Thank you both for your responses.
@blh64 I have tried this and it has worked many thanks!
Simple and easy to implement. I will try to find more documentation, but are you able to provide a quick explanation as to why this works?

@Blackfin, thanks for your response as well. I did look at unions to solve this (many solutions indicated to use unions) however I wasn't really understanding them. As you've kindly supplied a 'direct' example that would work for me, I'll study this and see if I can make a bit more sense of it :).

On the topic of Unions, on my travels of solutions (on many forums!) I thought I had read that unions take up a bit more memory/processing than other solutions (for example the one I've tried). Are you able to shed any light on this?

Again thanks to you both.

@OP

The post of this link may help you to understand the working principle of union data structure.

the default type of an Uno is a 16 bit integer so when you take an unsigned 8 bit unsigned integer (byte) and shift it 24 bits, the compiler uses integer math and the result no longer fits within a 16 bit integer.

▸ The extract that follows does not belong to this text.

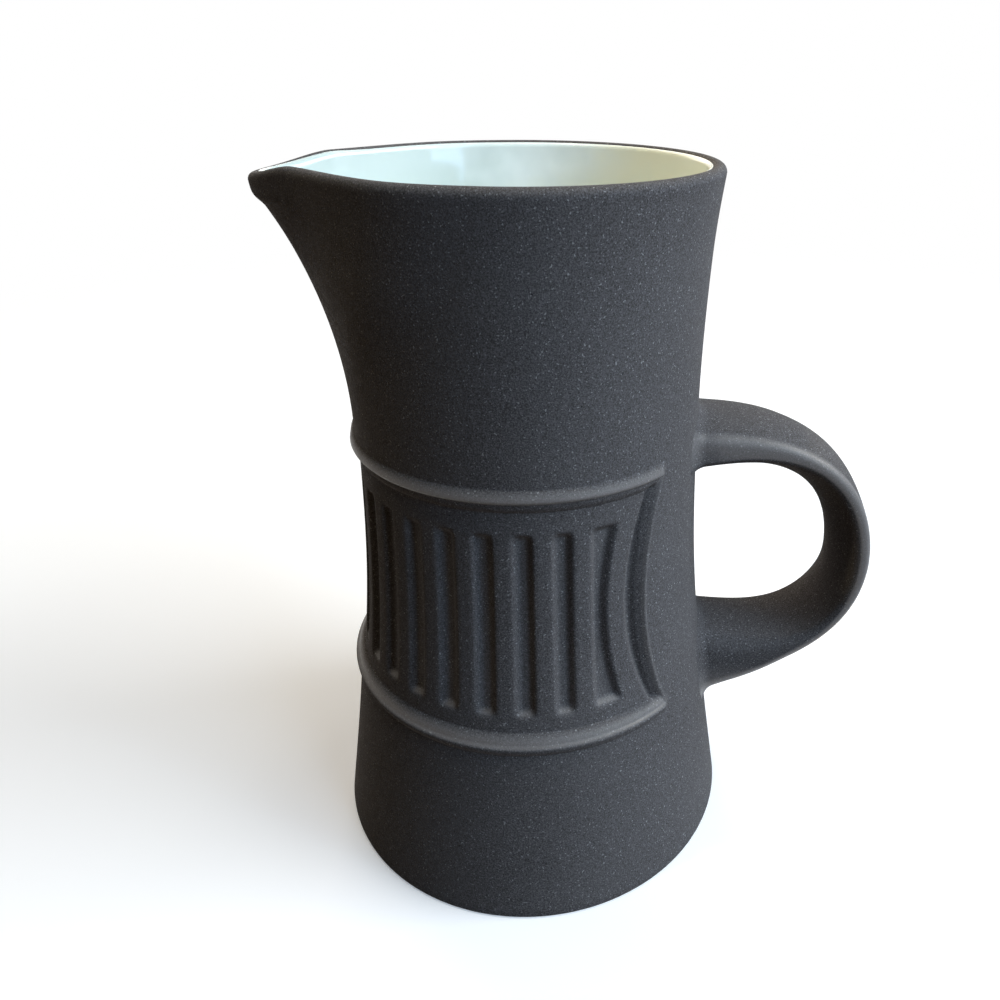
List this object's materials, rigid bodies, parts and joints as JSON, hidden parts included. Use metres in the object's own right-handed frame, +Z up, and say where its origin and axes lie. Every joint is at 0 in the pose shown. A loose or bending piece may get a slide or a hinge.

On the other hand, if you take an 8 bit unsigned integer and cast it as a long, it is now 32 bits wide and can easily be shifted 24 bits to the left.

The compiler is stingy and tries to use the smallest possible type which occasionally bites you.

Thanks everyone for your help. I've resolved what I set out to do, and learnt a bit more which is always welcomed!